How Pipedrive supports stronger customer adoption

Pipedrive gives teams the tools to manage every stage of the customer adoption journey, from initial onboarding to long-term engagement.

The tool’s visual pipelines make it easy to track onboarding milestones, usage triggers and support interactions – all essential parts of effective customer management. By assigning activities to each phase of adoption, teams can standardize the process while staying responsive to individual user needs.

Pipedrive also integrates with email, scheduling and automation tools, ensuring timely follow-ups, engagement campaigns and support check-ins happen without delay.

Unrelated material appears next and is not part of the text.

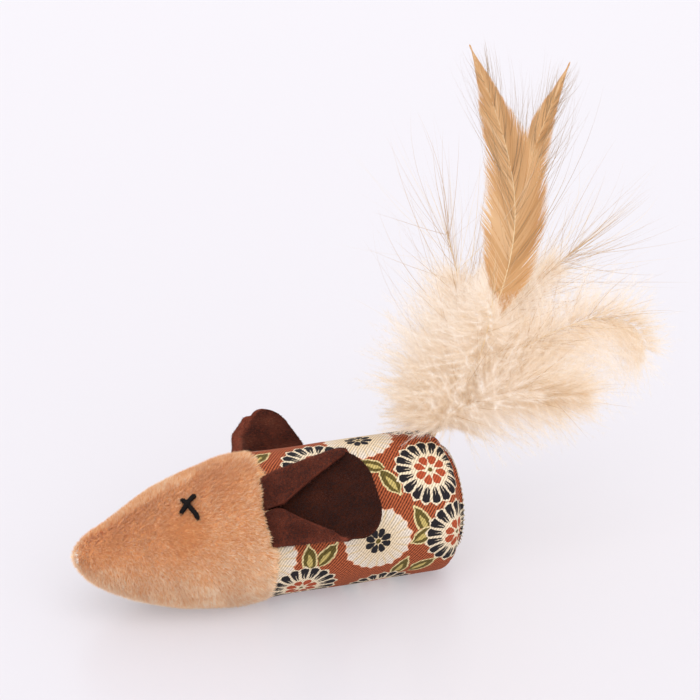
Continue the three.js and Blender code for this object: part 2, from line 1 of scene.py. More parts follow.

As adoption data flows into the CRM, businesses gain a real-time view of user health, helping reduce churn and improve retention.


Final thoughts

Customer adoption is the bridge between delivering a product and creating a sustainable, revenue-driving ecosystem. A structured process, data-led engagement and value-driven onboarding transform casual users into dedicated customers.

Improving adoption strengthens retention and deepens customer lifetime value. A well-planned and measurable adoption process helps turn day-one value into long-term growth.